矩 - 漢字私註
説文解字
- 巨の重文第一。
巨或从木矢。矢者、其中正也。
- 五・工部
説文解字注
巨或从木矢。矢者其中正也。《矢部〔短字條〕》曰、有所長短、以矢爲正。按今字作矩省木。
康煕字典
- 部・劃數
- 矢部・五劃
『廣韻』俱雨切『集韻』『韻會』果羽切、𠀤音踽。正方之則也。『爾雅・釋詁』常也。《疏》度方有常也。『玉篇』圓曰規、方曰矩。『禮・經解』規矩誠設、不可欺以方圓。『前漢・律歷志』矩者、所以矩方器械、令不失其形也。『管子・輕重已篇』心生規、規生矩、矩生方。
又『爾雅・釋詁』法也。『論語』不踰矩。『前漢・敘傳』濞之受吳、疆土踰矩。《註》矩、法制也。
又『增韻』儀也、廉隅也。
又『周禮・冬官考工記・輸人』凡斬轂之道、必矩其隂陽。《註》矩、謂刻識之也。
又『揚子・太玄經』天道成規、地道成矩、規動周營、矩靜安物。『陸倕石闕銘』製模下矩。《註》地也。
又『周𩩙算經』智出於句、句出於矩。《註》矩、謂之表、表不移亦爲句、爲句將正、故曰句出於矩焉。
又規矩、戎名。『汲冢周書』規矩以麟者、獸也。
又通作萭。『周禮・冬官考工記』輪人爲輪、可規可萭。
又通作句。『莊子・田子方』履句屨者知地形。
『說文』本作巨、从工、象手持之形。重文作榘、从木矢。矢者、其中正也。『六書正譌』巨从工、中象方形、亦會意。
- 部・劃數
- 木部・十劃
『唐韻』『集韻』『韻會』𠀤同矩。『屈原・離騷』求榘矱之所同。『宋玉・九辨』滅規榘而改鑿。
音訓
- 音
- ク(漢、呉) 〈『廣韻・上聲・麌・矩』俱雨切〉[jǔ]{geoi2}
- 訓
- さしがね。のり。
解字
白川
形聲。聲符は巨。巨は矩の初文で、指矩の形。
『説文解字』に巨をその正字とし、或いは木、矢に從ふ。矢なる者は其の中正なり。
とする。
その矢の部分は、金文では巨を持つ人の形に作る。
規矩と連用し、規は圓を作るぶんまはしをいふ字であるが、今は定規にやうに用ゐる。
藤堂
矢(昔は物の長さを矢で測つた)と音符巨の會意兼形聲。巨は、鉤型の定規に把手のついたさまを描いた象形字。矩は、角度や長さを測る鉤型の定規。
漢字多功能字庫
金文は大と工に從ひ、あるいは大ではなく夫に從ふ。大、夫、いづれも人の形に象り、全字で人が腕を伸ばし、片方に工を持つ形に象る。工は曲尺つまり方形を描く工具の形に象る(楊樹達)。本義は矩尺(曲尺)。引伸して規矩(規則、手本)となす。

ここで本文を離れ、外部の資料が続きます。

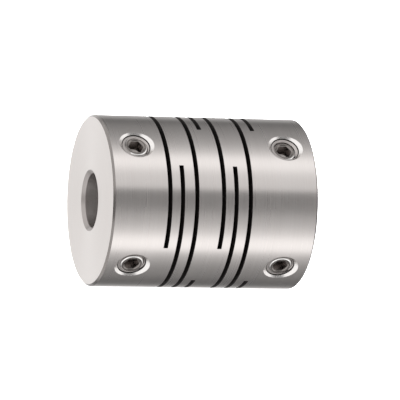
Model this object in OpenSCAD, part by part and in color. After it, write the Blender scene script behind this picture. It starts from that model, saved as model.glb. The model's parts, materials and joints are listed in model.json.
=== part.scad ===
// Slit beam coupling: a one-piece springy body that joins two shafts, with two set screws in each hub.
// The axis lies along X, the origin is at the middle of the body, and the set screws face -Y.
// The body is drawn as the regions that its slits leave: two hubs, seven thin discs, and the eight
// webs of metal that join them.

/* [Body] */
// Outside diameter of the body
body_d = 25; // [20.5:0.5:32]
// Length of each hub, from its end face to the nearest slit
hub_length = 8.15; // [7:0.05:12]
// Bevel on the outer edge of each end face
edge_bevel = 0.3; // [0.1:0.05:0.5]

/* [Bore] */
// Shaft bore of the left hub
left_bore_d = 8; // [5:0.5:9]
// Shaft bore of the right hub
right_bore_d = 8; // [5:0.5:9]
// Bevel at the mouth of each bore
bore_bevel = 0.5; // [0.2:0.05:0.8]
// Radial step from the larger bore out to the relieved bore between the hubs
relief_step = 0.8; // [0.3:0.1:1.2]
// How far the relieved bore runs into each hub
relief_inset = 0.6; // [0.2:0.1:1.5]

/* [Slits] */
// Width of each slit
slit_width = 0.65; // [0.4:0.05:1]
// Thickness of the disc between the two slits of a pair
pair_disc = 1.25; // [0.8:0.05:2]
// Thickness of the disc between one pair of slits and the next
turn_disc = 1.5; // [0.8:0.05:2]
// How far each slit runs past the wall of the relieved bore
slit_past_bore = 1.2; // [0.6:0.1:2]

/* [Tapped holes] */
// Diameter of the thread over its crests
thread_d = 4; // [3:0.1:5]
// Distance from an end face to the axis of its tapped holes
screw_inset = 4.2; // [3.2:0.1:4.5]
// Angle between the two tapped holes of a hub
screw_spread = 90; // [80:5:120]
// How far each countersink spreads beyond the edge of its tapped hole
countersink_spread = 0.6; // [0.2:0.05:0.9]

/* [Set screws] */
// Radial gap between a set screw and its tapped hole
thread_gap = 0.05; // [0.02:0.01:0.1]
// Depth of the upper left screw's face below the body
left_upper_recess = 0.55; // [0:0.05:1]
// Depth of the lower left screw's face below the body
left_lower_recess = 0.4; // [0:0.05:1]
// Depth of the upper right screw's face below the body
right_upper_recess = 0.85; // [0:0.05:1]
// Depth of the lower right screw's face below the body
right_lower_recess = 0.45; // [0:0.05:1]
// How far the tip of the deepest set screw stays outside the larger bore
tip_gap = 1.65; // [0.2:0.05:2]
// Bevel on the outer end of each set screw, where its face is wide enough
head_bevel = 0.3; // [0.1:0.05:0.5]
// Width across the flats of the hexagon socket
socket_af = 2; // [1.5:0.5:2]
// Depth of the hexagon socket
socket_depth = 2; // [1:0.1:2]
// Diameter of the cup at each screw's point
cup_d = 2; // [1.5:0.1:2.2]
// Width of the cutting rim around the cup
cup_rim = 0.1; // [0.05:0.05:0.3]

/* [Hidden] */

// Fineness of the round surfaces
ROUND = 96;
// How far a cutter runs past the surface that it cuts
PAST = 1;

body_r = body_d / 2;
bore_r = max(left_bore_d, right_bore_d) / 2;
relief_r = bore_r + relief_step;
// The slits are chords of the body, and this is the distance from the axis to a slit's floor
slit_floor = relief_r + slit_past_bore;

// The discs lie between slits, thin within a pair and thicker between pairs
DISC_COUNT = 7;
SLIT_COUNT = 8;
function disc_thickness(i) = i % 2 == 1 ? pair_disc : turn_disc;
function discs_before(i) = i <= 1 ? 0 : disc_thickness(i - 1) + discs_before(i - 1);
slit_zone = SLIT_COUNT * slit_width + discs_before(DISC_COUNT + 1);
body_length = 2 * hub_length + slit_zone;
// Lowest X of slit i, and of disc i, which follows it
function slit_x(i) = -slit_zone / 2 + (i - 1) * slit_width + discs_before(i);
function disc_x(i) = slit_x(i) + slit_width;

// Turn about X, from straight up, of the web that each slit leaves: below, above, behind, in front
WEB_TURNS = [180, 0, -90, 90];
function web_turn(i) = WEB_TURNS[(i - 1) % len(WEB_TURNS)];

// Turn about X, from straight up, of the upper and lower tapped holes, which lie either side of -Y
upper_turn = 90 - screw_spread / 2;
lower_turn = 90 + screw_spread / 2;
screw_x = body_length / 2 - screw_inset;

thread_r = thread_d / 2;
screw_r = thread_r - thread_gap;
countersink_r = thread_r + countersink_spread;
deepest_recess = max(left_upper_recess, left_lower_recess, right_upper_recess, right_lower_recess);
screw_length = body_r - bore_r - deepest_recess - tip_gap;

// The socket's mouth is opened by a short cone a little wider than the hexagon's corners
socket_r = socket_af / 2 / cos(30);
SOCKET_LEAD = 0.1;
// The cup's wall slopes at 30 degrees, and the point's outside at 45 degrees
cup_r = cup_d / 2;
cup_depth = cup_r * tan(30);
point_r = cup_r + cup_rim;
point_height = screw_r - point_r;
// The outer bevel leaves at least half of the ring round the socket flat
face_bevel = min(head_bevel, (screw_r - socket_r) / 2);

BODY_COLOUR = "gainsboro";
WEB_COLOUR = "silver";
SCREW_COLOUR = "darkgray";

// Puts a shape drawn upwards along Z onto the X axis, starting at x
module along_x(x) {
  translate([x, 0, 0]) rotate([0, 90, 0]) children();
}

// Puts a shape drawn upwards along Z on the line of a tapped hole, from the coupling's axis outwards
module on_hole(side, turn) {
  translate([side * screw_x, 0, 0]) rotate([turn, 0, 0]) children();
}

// Solid hub with its outer edge bevelled, drawn from its end face upwards
module hub_blank() {
  rotate_extrude($fn = ROUND)
    polygon([
      [0, 0], [body_r - edge_bevel, 0], [body_r, edge_bevel], [body_r, hub_length], [0, hub_length]
    ]);
}

// Shaft bore with its bevelled mouth, which widens to the relieved bore before the slits
module hub_bore(hub_bore_r) {
  rotate_extrude($fn = ROUND)
    polygon([
      [0, -PAST],
      [hub_bore_r + bore_bevel + PAST, -PAST],
      [hub_bore_r, bore_bevel],
      [hub_bore_r, hub_length - relief_inset],
      [relief_r, hub_length - relief_inset],
      [relief_r, hub_length + PAST],
      [0, hub_length + PAST]
    ]);
}

// Tapped hole at its full thread diameter, with the countersink at its mouth
module tapped_hole() {
  cylinder(h = body_r + PAST, r = thread_r, $fn = ROUND);
  translate([0, 0, body_r - countersink_spread])
    cylinder(h = countersink_spread + PAST, r1 = thread_r, r2 = countersink_r + PAST, $fn = ROUND);
}

// Hub whose end face is at the outer end of the given side, -1 for left and 1 for right
module hub(side, hub_bore_r) {
  difference() {
    mirror([side > 0 ? 1 : 0, 0, 0]) along_x(-body_length / 2)
      difference() {
        hub_blank();
        hub_bore(hub_bore_r);
      }
    on_hole(side, upper_turn) tapped_hole();
    on_hole(side, lower_turn) tapped_hole();
  }
}

// Thin ring between two slits
module disc(i) {
  along_x(disc_x(i))
    difference() {
      cylinder(h = disc_thickness(i), r = body_r, $fn = ROUND);
      translate([0, 0, -PAST]) cylinder(h = disc_thickness(i) + 2 * PAST, r = relief_r, $fn = ROUND);
    }
}

// Metal left between a slit's flat floor and the outside of the body
module web(i) {
  intersection() {
    along_x(slit_x(i)) cylinder(h = slit_width, r = body_r, $fn = ROUND);
    rotate([web_turn(i), 0, 0])
      translate([slit_x(i) - PAST, -body_r - PAST, slit_floor])
        cube([slit_width + 2 * PAST, 2 * (body_r + PAST), body_r]);
  }
}

// Outline of a set screw from its axis outwards, with its cup at the bottom and its face at the top
module screw_outline() {
  polygon([
    [0, cup_depth],
    [cup_r, 0],
    [point_r, 0],
    [screw_r, point_height],
    [screw_r, screw_length - face_bevel],
    [screw_r - face_bevel, screw_length],
    [socket_r + SOCKET_LEAD, screw_length],
    [socket_r, screw_length - SOCKET_LEAD],
    [0, screw_length - SOCKET_LEAD]
  ]);
}

// Headless set screw in its hole, with its face the given depth below the body
module set_screw(side, turn, recess) {
  on_hole(side, turn)
    translate([0, 0, body_r - recess - screw_length])
      difference() {
        rotate_extrude($fn = ROUND) screw_outline();
        translate([0, 0, screw_length - socket_depth])
          cylinder(h = socket_depth + PAST, r = socket_r, $fn = 6);
      }
}

module hub_left() { color(BODY_COLOUR) hub(-1, left_bore_d / 2); }
module hub_right() { color(BODY_COLOUR) hub(1, right_bore_d / 2); }

module disc_1() { color(BODY_COLOUR) disc(1); }
module disc_2() { color(BODY_COLOUR) disc(2); }
module disc_3() { color(BODY_COLOUR) disc(3); }
module disc_4() { color(BODY_COLOUR) disc(4); }
module disc_5() { color(BODY_COLOUR) disc(5); }
module disc_6() { color(BODY_COLOUR) disc(6); }
module disc_7() { color(BODY_COLOUR) disc(7); }

module web_1() { color(WEB_COLOUR) web(1); }
module web_2() { color(WEB_COLOUR) web(2); }
module web_3() { color(WEB_COLOUR) web(3); }
module web_4() { color(WEB_COLOUR) web(4); }
module web_5() { color(WEB_COLOUR) web(5); }
module web_6() { color(WEB_COLOUR) web(6); }
module web_7() { color(WEB_COLOUR) web(7); }
module web_8() { color(WEB_COLOUR) web(8); }

module set_screw_left_upper() { color(SCREW_COLOUR) set_screw(-1, upper_turn, left_upper_recess); }
module set_screw_left_lower() { color(SCREW_COLOUR) set_screw(-1, lower_turn, left_lower_recess); }
module set_screw_right_upper() { color(SCREW_COLOUR) set_screw(1, upper_turn, right_upper_recess); }
module set_screw_right_lower() { color(SCREW_COLOUR) set_screw(1, lower_turn, right_lower_recess); }

hub_left();
hub_right();
disc_1();
disc_2();
disc_3();
disc_4();
disc_5();
disc_6();
disc_7();
web_1();
web_2();
web_3();
web_4();
web_5();
web_6();
web_7();
web_8();
set_screw_left_upper();
set_screw_left_lower();
set_screw_right_upper();
set_screw_right_lower();
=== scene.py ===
"""Looks of a one-piece slit beam coupling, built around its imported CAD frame.

The coupling is turned from stainless bar, bored through, cut by eight slits that leave a short web
each, and tapped for two set screws in each hub. Shapes are worked out in millimetres and are turned
to metres when a piece is finished.
"""

from __future__ import annotations

import json
import logging
import math
from collections.abc import Callable, Iterable, Sequence
from dataclasses import dataclass, field
from enum import Enum

import bmesh
import bpy
from bmesh.types import BMesh, BMFace, BMVert
from bpy.types import Material, Mesh, Node, NodeSocket, NodeTree, Object
from mathutils import Matrix, Vector

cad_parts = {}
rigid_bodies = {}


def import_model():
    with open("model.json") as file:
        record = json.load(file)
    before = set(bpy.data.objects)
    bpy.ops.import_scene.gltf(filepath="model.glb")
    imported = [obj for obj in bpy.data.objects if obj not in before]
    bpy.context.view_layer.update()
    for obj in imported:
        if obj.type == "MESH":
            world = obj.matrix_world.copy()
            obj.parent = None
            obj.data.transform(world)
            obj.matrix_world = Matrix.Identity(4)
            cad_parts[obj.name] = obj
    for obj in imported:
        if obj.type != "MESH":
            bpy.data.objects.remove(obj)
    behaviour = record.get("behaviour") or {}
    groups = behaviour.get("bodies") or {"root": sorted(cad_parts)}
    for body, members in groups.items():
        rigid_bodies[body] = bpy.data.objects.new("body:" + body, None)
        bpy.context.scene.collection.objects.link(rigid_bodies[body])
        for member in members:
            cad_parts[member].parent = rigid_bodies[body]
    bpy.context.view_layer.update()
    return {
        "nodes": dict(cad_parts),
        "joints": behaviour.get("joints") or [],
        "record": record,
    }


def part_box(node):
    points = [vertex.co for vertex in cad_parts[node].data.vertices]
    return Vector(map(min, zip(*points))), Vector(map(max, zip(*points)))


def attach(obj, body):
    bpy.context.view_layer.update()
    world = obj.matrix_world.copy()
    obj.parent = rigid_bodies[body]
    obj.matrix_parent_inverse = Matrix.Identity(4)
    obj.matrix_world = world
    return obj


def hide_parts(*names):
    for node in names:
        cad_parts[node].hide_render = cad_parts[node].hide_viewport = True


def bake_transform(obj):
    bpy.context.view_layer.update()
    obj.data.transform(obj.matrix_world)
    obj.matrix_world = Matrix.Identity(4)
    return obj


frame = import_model()

LOG = logging.getLogger("coupling")
MM = 0.001

# Facets in a full turn
ROUND_STEPS = 288
HOLE_STEPS = 96
THREAD_STEPS = 64
HEXAGON = 6
# Lengths in mm: corners closer than MERGE are one, a corner within TOUCH of a surface is on it,
# and a cutting shape reaches CUT_PAST beyond what it cuts
MERGE = 1e-4
TOUCH = 0.012
CUT_PAST = 1.0
# X part of a unit normal: above FLAT a face looks along the axis, below UPRIGHT it looks outwards
FLAT = 0.9
UPRIGHT = 0.05
SHARP_ANGLE = math.radians(20)
# Slope of a thread's sides, and of a hexagon's corners from the middle of its flats
SIXTH = math.radians(30)


class Carving(Enum):
    """How one solid changes another."""

    CUT_AWAY = "DIFFERENCE"
    KEEP_COMMON = "INTERSECT"


class Surface(Enum):
    """The kinds of machined surface on the body and the screws."""

    OUTSIDE = "outside"
    END_FACE = "end_face"
    END_BEVEL = "end_bevel"
    BORE = "bore"
    SLIT_WALL = "slit_wall"
    COUNTERSINK = "countersink"
    HOLE_MOUTH = "hole_mouth"
    TAPPED_THREAD = "tapped_thread"
    SCREW_THREAD = "screw_thread"
    SCREW_RIM = "screw_rim"
    SCREW_FACE = "screw_face"
    SOCKET = "socket"


# --- Mesh tools ---


def clean_shell(shape: BMesh) -> BMesh:
    """Merge doubled corners and point every face outwards.

    Args:
        shape: The shell to clean, in mm.

    Returns:
        The same shell.
    """
    bmesh.ops.remove_doubles(shape, verts=shape.verts, dist=MERGE)
    bmesh.ops.recalc_face_normals(shape, faces=shape.faces)
    return shape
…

後に大と工を切り離し、大の手の部分と工が繫がり、巨の字形を成した。故に巨は矩字から大を除いた殘りの手と工の形。大や夫の形は小篆に至つて矢に訛變した。
金文では人名や國名に用ゐる。白矩鬲匽侯易(賜)白(伯)矩貝。
屬性
- 矩
- U+77E9
- JIS: 1-22-75
- 人名用漢字
- 榘
- U+6998
- JIS: 2-15-22
- JIS X 0212: 36-57
關聯字
矩に從ふ字を漢字私註部別一覽・巨部・矩枝に蒐める。